Сдаешь в конце дня сетки бригадиру или контролерам из числа его прихлебателей и тебе обещают пиздюлей за то, что мало, за то, что брак. Иной раз трудно понять, почему брак, просто тебе не засчитывают, но главное — мало. Надо вязать так, чтоб и у тебя была норма да еще обвязать тех, кто не вяжет, но кому норму ставят обязательно: тому же бригадиру, его друзьям, блатным. Некоторые ребята приспособились — у них получалось много. Но ставили им восемь, ближе к норме, остальное шло на других, кто ничего не делает, — один к одному как на сдельщине везде на наших предприятиях, та же экономическая модель. С меня же навара не было. Даже, когда я пытался сделать норму, ничего не выходило. Монотонность угнетала, ошибка за ошибкой.
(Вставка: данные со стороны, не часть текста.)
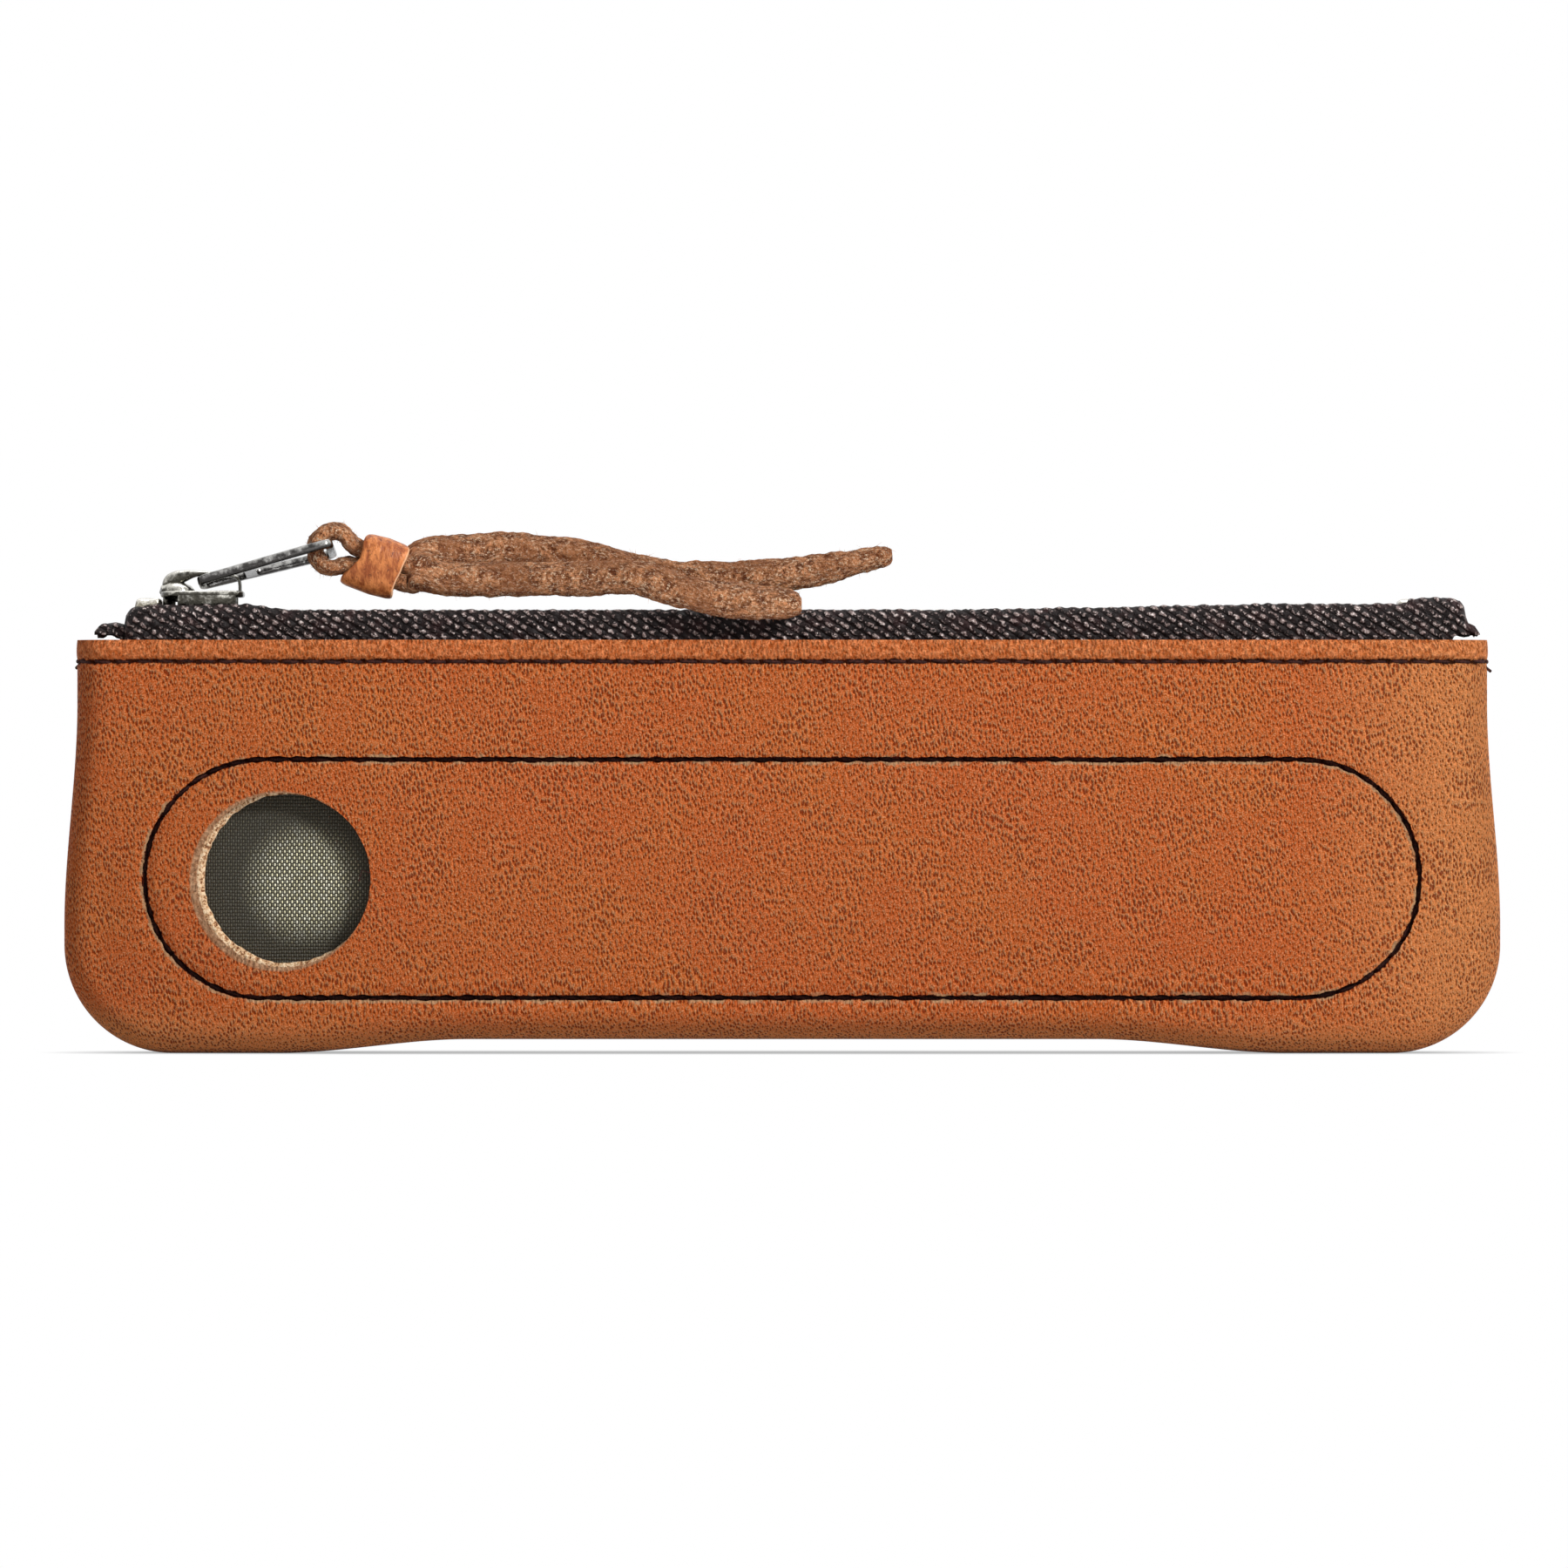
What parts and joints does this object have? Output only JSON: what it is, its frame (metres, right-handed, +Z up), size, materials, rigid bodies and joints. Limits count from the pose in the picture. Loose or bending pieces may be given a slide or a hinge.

А думаешь о механизации: неужели нет такой машины, которая одна заменила бы нас всех и делала бы гораздо больше? Зачем десятки, сотни здоровых мужиков занимать бестолковой рутиной? После этого по вечерам мы плевались на красные движущиеся точки в небе — на космические спутники. Одних изнуряют ручной работой, другие потешаются дорогостоящими игрушками. Технический гений выглядит как издевательство над нами. Признаюсь, я скоро принципиально охладел к сеткам и норме — будь что будет. Больше, так сказать, раздавал интервью.
Как ни держи язык за зубами, а от вопросов, как от комарья, не отмахнешься. Народ в основном молодой, простой, за сетками только и дела, что поболтать, спрашивают, кто о чем. Часто и не знают, что спросить, так тужатся лишь бы завязать разговор. А то кричат с другой трубы, где пристроилась «шерсть», т. е. приблатненные, положняки: «Ученый, иди сюда!» А что делать? Иду к ним, вяжем — треплемся. Вряд ли им со мной было интересно. Рассказчик я неважный, да и темы в основном тупиковые. «Веришь в летающие тарелки?» «Нет, не верю». «Но почему?» — удивляются и начинают сами рассказывать. Я слушаю. Так беседуем. «А в коммунизм веришь?» «Смотря, что под этим понимать». «Как что? Ну, что и все». «Ну, что ты имеешь в виду?» Молчат. Иногда обижаются, здесь не любят определений, абстрактных бесед. И все же странно: какое уж поколение с пеленок воспитывается под коммунизмом и никто толком не объяснит, что это такое? Ну, «светлое будущее», ну, всем по потребности — дальше пустое место, не о чем говорить. И я чаще всего так и отвечал: «не знаю». А разобраться при всех было нельзя и без того мне, что ни день, то отрядник, то завхоз шьют политику.
С большим удовольствием играл в нарды, в шашки или шахматы. Стол тут же во дворе и, хотя в рабочее время нельзя, урывал момент. А рядом бугор шпарит в настольный теннис. Ему да еще кучке положняков все можно. Нам пуговицу на куртке расстегнуть нельзя, положено сидеть и париться по всей форме, а эти загорают в плавках, перекатывают мускулатурой. Потом будут принимать нашу продукцию, лупить за брак, заставлять работать до отбоя — на них. И эти люди хуже ментов. Хотя как посмотреть: ведь их ставят и науськивают менты, тот же наш добрый отрядник Виктор Васильевич. Просто они делают его работу, точнее он это все и делает их руками, сам оставаясь как бы ни при чем, добреньким. Но кулаки-то идут по его указке, от его имени. Воспитание коллективом, по Макаренко, — главный принцип не только лагерной педагогики. И ставят на должности бригадиров, дневальных, завхозов самых наглых, злых, хитрых да поздоровее. В любой момент пинок, оплеуха, принеси, подай. Страшен разврат такого «воспитания». И сколько в нем лицемерия.
Как-то с утра пригласил меня отрядник на партию в шахматы. Сидим играем. Народ работает. Бригадир Тимченко прыгает у теннисного стола. И вот в паузе набрасывается на меня: «А ты какого хуя? Марш на сетки!» Я смотрю на отрядника: кто главней? Виктор Васильевич предательски молчит, улыбается, мол, ничего не поделаешь — дисциплина. А почему для Тимченко не существует дисциплины? Ведь он тоже должен работать. Но разве такое скажешь?